→ TASK
Extract every line where the string "origin" appears.

→ INPUT ROWS
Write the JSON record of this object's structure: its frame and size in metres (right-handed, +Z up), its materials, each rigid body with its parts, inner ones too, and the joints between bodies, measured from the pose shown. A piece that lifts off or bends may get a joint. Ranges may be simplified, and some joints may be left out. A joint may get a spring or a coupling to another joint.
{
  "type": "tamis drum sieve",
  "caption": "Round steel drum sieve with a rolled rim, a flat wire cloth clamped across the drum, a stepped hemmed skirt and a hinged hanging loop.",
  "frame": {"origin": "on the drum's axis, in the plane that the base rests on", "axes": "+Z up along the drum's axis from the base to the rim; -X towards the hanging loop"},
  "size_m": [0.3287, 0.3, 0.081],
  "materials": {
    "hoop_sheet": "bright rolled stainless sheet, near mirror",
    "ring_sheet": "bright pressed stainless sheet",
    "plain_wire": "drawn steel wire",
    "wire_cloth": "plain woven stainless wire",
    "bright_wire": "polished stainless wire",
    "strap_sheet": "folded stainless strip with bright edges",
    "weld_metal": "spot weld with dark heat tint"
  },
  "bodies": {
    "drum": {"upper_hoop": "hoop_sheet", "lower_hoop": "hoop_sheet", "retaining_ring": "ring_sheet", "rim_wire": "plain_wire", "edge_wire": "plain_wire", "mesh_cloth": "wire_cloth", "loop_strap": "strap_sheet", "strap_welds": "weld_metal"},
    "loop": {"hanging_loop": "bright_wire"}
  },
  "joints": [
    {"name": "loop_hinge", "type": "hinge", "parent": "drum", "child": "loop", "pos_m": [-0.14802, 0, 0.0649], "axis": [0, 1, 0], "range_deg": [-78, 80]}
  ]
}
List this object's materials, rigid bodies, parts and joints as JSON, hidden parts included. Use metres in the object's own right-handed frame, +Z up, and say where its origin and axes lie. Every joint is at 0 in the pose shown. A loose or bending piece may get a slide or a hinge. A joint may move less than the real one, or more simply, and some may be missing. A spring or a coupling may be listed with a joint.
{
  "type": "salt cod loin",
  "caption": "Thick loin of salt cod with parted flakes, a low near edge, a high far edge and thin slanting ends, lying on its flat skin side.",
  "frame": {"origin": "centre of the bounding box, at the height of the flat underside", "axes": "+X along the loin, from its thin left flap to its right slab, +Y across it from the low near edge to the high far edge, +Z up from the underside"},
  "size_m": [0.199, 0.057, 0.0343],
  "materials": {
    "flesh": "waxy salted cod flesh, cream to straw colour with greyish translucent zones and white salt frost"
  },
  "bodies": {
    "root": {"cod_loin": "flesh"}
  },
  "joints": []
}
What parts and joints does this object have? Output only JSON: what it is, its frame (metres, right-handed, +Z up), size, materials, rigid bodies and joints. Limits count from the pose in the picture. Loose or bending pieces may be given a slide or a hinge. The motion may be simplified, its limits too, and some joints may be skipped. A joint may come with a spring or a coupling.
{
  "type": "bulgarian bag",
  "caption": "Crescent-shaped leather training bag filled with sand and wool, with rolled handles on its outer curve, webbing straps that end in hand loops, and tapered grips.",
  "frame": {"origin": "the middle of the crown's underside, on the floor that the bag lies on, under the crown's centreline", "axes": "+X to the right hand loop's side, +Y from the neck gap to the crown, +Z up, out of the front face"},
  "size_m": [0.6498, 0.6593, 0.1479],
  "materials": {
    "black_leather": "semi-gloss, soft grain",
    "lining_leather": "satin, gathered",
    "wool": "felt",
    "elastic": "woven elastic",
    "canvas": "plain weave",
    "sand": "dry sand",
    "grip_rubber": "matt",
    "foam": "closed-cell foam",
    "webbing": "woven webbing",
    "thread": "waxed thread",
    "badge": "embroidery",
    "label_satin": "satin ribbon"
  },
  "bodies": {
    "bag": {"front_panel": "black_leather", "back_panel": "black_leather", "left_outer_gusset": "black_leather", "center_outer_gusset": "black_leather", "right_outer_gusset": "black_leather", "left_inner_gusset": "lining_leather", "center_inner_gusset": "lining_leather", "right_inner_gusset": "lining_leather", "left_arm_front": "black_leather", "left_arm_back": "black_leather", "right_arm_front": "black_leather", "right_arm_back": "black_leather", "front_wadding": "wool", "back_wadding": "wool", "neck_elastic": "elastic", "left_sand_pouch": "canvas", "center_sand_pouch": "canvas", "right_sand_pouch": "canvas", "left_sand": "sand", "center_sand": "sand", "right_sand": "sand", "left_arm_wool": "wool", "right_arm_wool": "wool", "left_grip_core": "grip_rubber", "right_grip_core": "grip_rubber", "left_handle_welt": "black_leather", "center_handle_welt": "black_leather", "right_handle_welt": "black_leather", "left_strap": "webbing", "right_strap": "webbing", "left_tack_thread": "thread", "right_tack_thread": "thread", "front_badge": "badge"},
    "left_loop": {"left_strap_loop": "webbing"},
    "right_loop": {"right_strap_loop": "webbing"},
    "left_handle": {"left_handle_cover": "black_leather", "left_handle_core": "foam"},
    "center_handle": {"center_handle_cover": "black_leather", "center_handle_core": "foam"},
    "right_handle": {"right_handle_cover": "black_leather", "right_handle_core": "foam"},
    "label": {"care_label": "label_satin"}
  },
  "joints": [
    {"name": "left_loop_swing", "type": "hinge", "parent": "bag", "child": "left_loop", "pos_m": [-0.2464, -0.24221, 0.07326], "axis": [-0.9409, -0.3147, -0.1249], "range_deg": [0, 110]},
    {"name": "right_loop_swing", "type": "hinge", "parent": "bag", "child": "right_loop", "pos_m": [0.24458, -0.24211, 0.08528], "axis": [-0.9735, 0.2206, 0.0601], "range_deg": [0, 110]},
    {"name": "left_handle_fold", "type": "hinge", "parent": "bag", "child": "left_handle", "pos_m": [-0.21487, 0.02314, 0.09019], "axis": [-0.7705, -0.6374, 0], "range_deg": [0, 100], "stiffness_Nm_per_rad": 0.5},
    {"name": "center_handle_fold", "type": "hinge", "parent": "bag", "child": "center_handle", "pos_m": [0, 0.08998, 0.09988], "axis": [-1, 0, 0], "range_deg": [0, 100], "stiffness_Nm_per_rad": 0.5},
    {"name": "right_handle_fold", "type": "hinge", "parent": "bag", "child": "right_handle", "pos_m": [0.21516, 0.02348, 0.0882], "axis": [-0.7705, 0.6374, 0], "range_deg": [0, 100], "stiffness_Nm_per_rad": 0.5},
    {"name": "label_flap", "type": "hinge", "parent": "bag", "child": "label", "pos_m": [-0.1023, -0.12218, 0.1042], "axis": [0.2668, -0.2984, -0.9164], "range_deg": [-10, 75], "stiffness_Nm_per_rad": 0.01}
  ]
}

→ COMPLETE RESPONSE
  "frame": {"origin": "on the drum's axis, in the plane that the base rests on", "axes": "+Z up along the drum's axis from the base to the rim; -X towards the hanging loop"},
List this object's materials, rigid bodies, parts and joints as JSON, hidden parts included. Use metres in the object's own right-handed frame, +Z up, and say where its origin and axes lie. Every joint is at 0 in the pose shown. A loose or bending piece may get a slide or a hinge. A joint may move less than the real one, or more simply, and some may be missing. A spring or a coupling may be listed with a joint.
  "frame": {"origin": "centre of the bounding box, at the height of the flat underside", "axes": "+X along the loin, from its thin left flap to its right slab, +Y across it from the low near edge to the high far edge, +Z up from the underside"},
  "frame": {"origin": "the middle of the crown's underside, on the floor that the bag lies on, under the crown's centreline", "axes": "+X to the right hand loop's side, +Y from the neck gap to the crown, +Z up, out of the front face"},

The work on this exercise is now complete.